Task requirements: Quote every line below exactly as it reads.

Collected material:
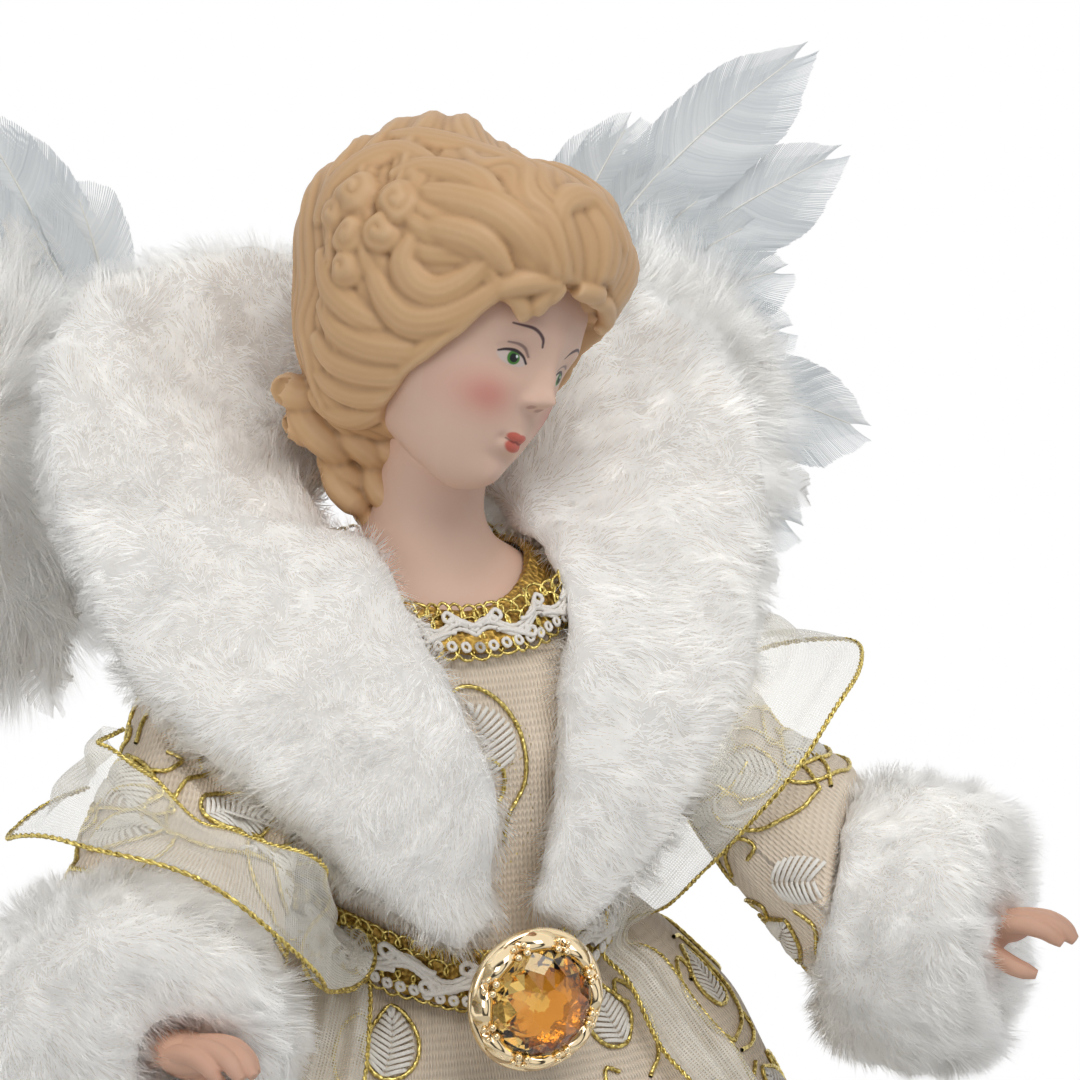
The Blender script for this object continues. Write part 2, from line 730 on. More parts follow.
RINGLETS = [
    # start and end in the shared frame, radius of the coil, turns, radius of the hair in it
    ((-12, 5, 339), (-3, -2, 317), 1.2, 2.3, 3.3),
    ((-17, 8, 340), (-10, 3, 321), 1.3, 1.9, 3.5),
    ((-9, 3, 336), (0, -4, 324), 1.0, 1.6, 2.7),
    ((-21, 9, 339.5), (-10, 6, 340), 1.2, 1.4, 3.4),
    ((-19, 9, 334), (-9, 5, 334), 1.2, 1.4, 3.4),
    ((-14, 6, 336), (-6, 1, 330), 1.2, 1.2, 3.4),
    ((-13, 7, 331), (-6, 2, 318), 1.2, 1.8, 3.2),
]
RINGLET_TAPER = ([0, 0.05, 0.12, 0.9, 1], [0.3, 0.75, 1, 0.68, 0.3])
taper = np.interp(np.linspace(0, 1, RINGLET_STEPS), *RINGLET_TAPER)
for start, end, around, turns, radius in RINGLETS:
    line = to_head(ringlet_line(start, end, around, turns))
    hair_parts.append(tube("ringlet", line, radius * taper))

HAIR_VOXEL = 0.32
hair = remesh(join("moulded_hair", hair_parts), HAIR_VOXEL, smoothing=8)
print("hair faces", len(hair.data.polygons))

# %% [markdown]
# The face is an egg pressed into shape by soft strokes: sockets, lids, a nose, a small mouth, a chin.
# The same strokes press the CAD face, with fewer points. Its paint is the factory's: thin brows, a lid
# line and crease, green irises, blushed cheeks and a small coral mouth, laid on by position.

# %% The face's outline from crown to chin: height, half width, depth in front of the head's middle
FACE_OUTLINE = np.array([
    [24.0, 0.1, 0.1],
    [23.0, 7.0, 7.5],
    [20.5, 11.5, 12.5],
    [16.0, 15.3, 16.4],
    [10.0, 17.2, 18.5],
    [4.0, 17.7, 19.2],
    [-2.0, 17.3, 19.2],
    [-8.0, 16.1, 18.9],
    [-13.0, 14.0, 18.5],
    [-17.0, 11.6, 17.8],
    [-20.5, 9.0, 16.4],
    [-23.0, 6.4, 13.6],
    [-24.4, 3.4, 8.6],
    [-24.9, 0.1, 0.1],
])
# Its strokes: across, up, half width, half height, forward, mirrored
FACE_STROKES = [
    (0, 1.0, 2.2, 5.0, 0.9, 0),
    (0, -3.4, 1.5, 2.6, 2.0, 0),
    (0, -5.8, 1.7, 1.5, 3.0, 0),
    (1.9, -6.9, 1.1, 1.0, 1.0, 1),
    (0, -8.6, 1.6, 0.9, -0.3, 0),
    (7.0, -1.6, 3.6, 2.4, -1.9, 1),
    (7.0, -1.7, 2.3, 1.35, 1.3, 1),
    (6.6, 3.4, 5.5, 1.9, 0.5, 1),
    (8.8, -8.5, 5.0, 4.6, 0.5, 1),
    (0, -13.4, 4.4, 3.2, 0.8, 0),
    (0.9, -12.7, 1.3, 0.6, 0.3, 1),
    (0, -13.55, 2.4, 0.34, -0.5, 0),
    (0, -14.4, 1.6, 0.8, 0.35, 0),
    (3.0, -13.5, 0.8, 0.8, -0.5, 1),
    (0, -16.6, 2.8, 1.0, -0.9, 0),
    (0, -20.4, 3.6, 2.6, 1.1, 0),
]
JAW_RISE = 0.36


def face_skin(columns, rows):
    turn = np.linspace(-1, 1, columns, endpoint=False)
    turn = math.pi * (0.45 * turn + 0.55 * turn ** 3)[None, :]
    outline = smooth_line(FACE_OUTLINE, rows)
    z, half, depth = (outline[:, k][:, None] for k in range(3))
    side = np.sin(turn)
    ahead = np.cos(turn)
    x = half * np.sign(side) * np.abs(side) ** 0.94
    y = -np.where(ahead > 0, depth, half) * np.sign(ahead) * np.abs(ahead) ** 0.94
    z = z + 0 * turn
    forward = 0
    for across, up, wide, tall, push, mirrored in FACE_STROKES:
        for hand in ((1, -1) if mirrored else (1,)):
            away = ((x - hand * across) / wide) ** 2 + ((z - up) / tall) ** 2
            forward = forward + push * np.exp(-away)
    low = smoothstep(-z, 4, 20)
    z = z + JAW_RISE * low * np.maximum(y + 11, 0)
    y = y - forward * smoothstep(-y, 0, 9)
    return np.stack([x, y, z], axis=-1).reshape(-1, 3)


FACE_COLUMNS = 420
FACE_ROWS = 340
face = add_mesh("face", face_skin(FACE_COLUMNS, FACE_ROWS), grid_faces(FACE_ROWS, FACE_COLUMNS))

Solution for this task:
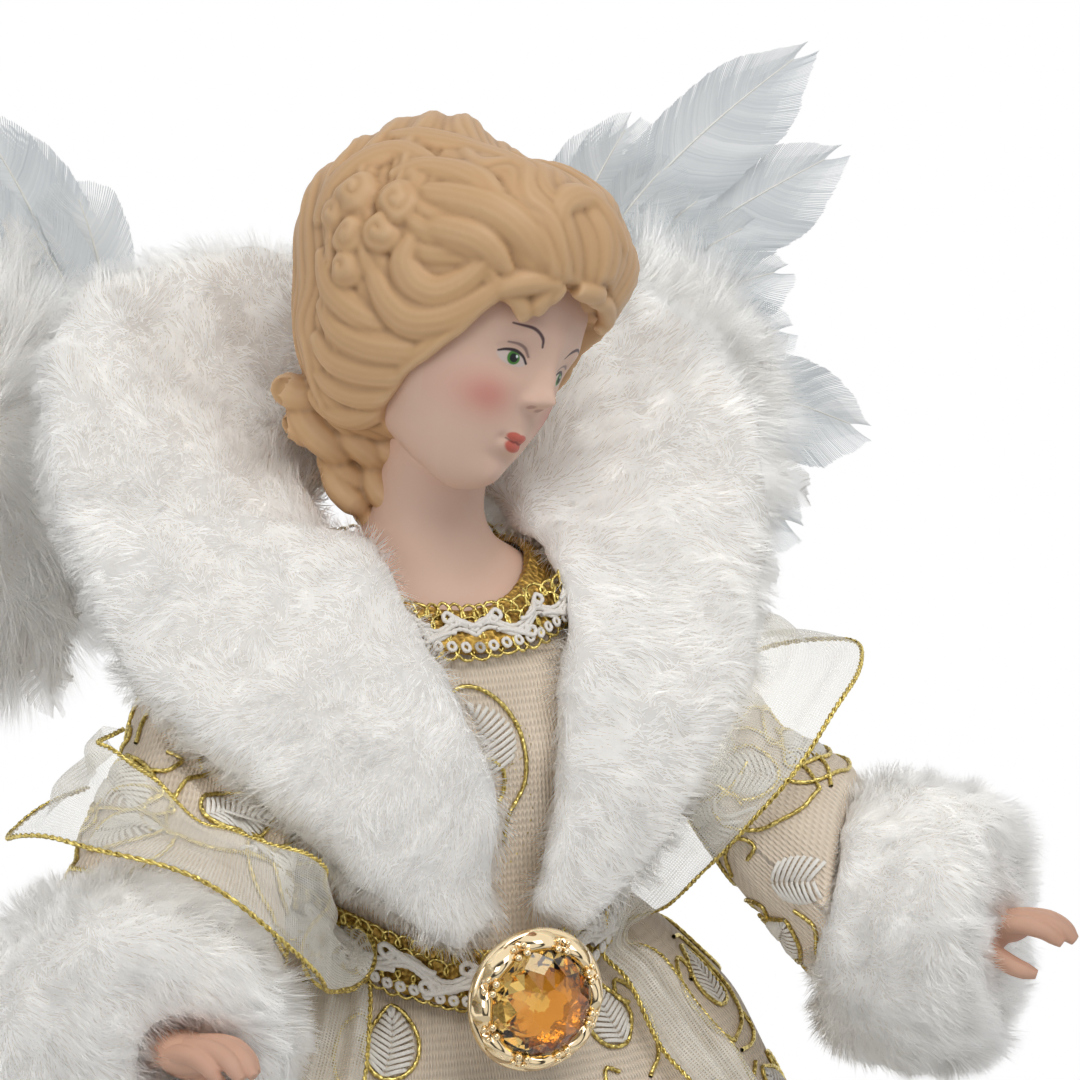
The Blender script for this object continues. Write part 2, from line 730 on. More parts follow.
RINGLETS = [
    # start and end in the shared frame, radius of the coil, turns, radius of the hair in it
    ((-12, 5, 339), (-3, -2, 317), 1.2, 2.3, 3.3),
    ((-17, 8, 340), (-10, 3, 321), 1.3, 1.9, 3.5),
    ((-9, 3, 336), (0, -4, 324), 1.0, 1.6, 2.7),
    ((-21, 9, 339.5), (-10, 6, 340), 1.2, 1.4, 3.4),
    ((-19, 9, 334), (-9, 5, 334), 1.2, 1.4, 3.4),
    ((-14, 6, 336), (-6, 1, 330), 1.2, 1.2, 3.4),
    ((-13, 7, 331), (-6, 2, 318), 1.2, 1.8, 3.2),
]
RINGLET_TAPER = ([0, 0.05, 0.12, 0.9, 1], [0.3, 0.75, 1, 0.68, 0.3])
taper = np.interp(np.linspace(0, 1, RINGLET_STEPS), *RINGLET_TAPER)
for start, end, around, turns, radius in RINGLETS:
    line = to_head(ringlet_line(start, end, around, turns))
    hair_parts.append(tube("ringlet", line, radius * taper))

HAIR_VOXEL = 0.32
hair = remesh(join("moulded_hair", hair_parts), HAIR_VOXEL, smoothing=8)
print("hair faces", len(hair.data.polygons))

# %% [markdown]
# The face is an egg pressed into shape by soft strokes: sockets, lids, a nose, a small mouth, a chin.
# The same strokes press the CAD face, with fewer points. Its paint is the factory's: thin brows, a lid
# line and crease, green irises, blushed cheeks and a small coral mouth, laid on by position.

# %% The face's outline from crown to chin: height, half width, depth in front of the head's middle
FACE_OUTLINE = np.array([
    [24.0, 0.1, 0.1],
    [23.0, 7.0, 7.5],
    [20.5, 11.5, 12.5],
    [16.0, 15.3, 16.4],
    [10.0, 17.2, 18.5],
    [4.0, 17.7, 19.2],
    [-2.0, 17.3, 19.2],
    [-8.0, 16.1, 18.9],
    [-13.0, 14.0, 18.5],
    [-17.0, 11.6, 17.8],
    [-20.5, 9.0, 16.4],
    [-23.0, 6.4, 13.6],
    [-24.4, 3.4, 8.6],
    [-24.9, 0.1, 0.1],
])
# Its strokes: across, up, half width, half height, forward, mirrored
FACE_STROKES = [
    (0, 1.0, 2.2, 5.0, 0.9, 0),
    (0, -3.4, 1.5, 2.6, 2.0, 0),
    (0, -5.8, 1.7, 1.5, 3.0, 0),
    (1.9, -6.9, 1.1, 1.0, 1.0, 1),
    (0, -8.6, 1.6, 0.9, -0.3, 0),
    (7.0, -1.6, 3.6, 2.4, -1.9, 1),
    (7.0, -1.7, 2.3, 1.35, 1.3, 1),
    (6.6, 3.4, 5.5, 1.9, 0.5, 1),
    (8.8, -8.5, 5.0, 4.6, 0.5, 1),
    (0, -13.4, 4.4, 3.2, 0.8, 0),
    (0.9, -12.7, 1.3, 0.6, 0.3, 1),
    (0, -13.55, 2.4, 0.34, -0.5, 0),
    (0, -14.4, 1.6, 0.8, 0.35, 0),
    (3.0, -13.5, 0.8, 0.8, -0.5, 1),
    (0, -16.6, 2.8, 1.0, -0.9, 0),
    (0, -20.4, 3.6, 2.6, 1.1, 0),
]
JAW_RISE = 0.36


def face_skin(columns, rows):
    turn = np.linspace(-1, 1, columns, endpoint=False)
    turn = math.pi * (0.45 * turn + 0.55 * turn ** 3)[None, :]
    outline = smooth_line(FACE_OUTLINE, rows)
    z, half, depth = (outline[:, k][:, None] for k in range(3))
    side = np.sin(turn)
    ahead = np.cos(turn)
    x = half * np.sign(side) * np.abs(side) ** 0.94
    y = -np.where(ahead > 0, depth, half) * np.sign(ahead) * np.abs(ahead) ** 0.94
    z = z + 0 * turn
    forward = 0
    for across, up, wide, tall, push, mirrored in FACE_STROKES:
        for hand in ((1, -1) if mirrored else (1,)):
            away = ((x - hand * across) / wide) ** 2 + ((z - up) / tall) ** 2
            forward = forward + push * np.exp(-away)
    low = smoothstep(-z, 4, 20)
    z = z + JAW_RISE * low * np.maximum(y + 11, 0)
    y = y - forward * smoothstep(-y, 0, 9)
    return np.stack([x, y, z], axis=-1).reshape(-1, 3)


FACE_COLUMNS = 420
FACE_ROWS = 340
face = add_mesh("face", face_skin(FACE_COLUMNS, FACE_ROWS), grid_faces(FACE_ROWS, FACE_COLUMNS))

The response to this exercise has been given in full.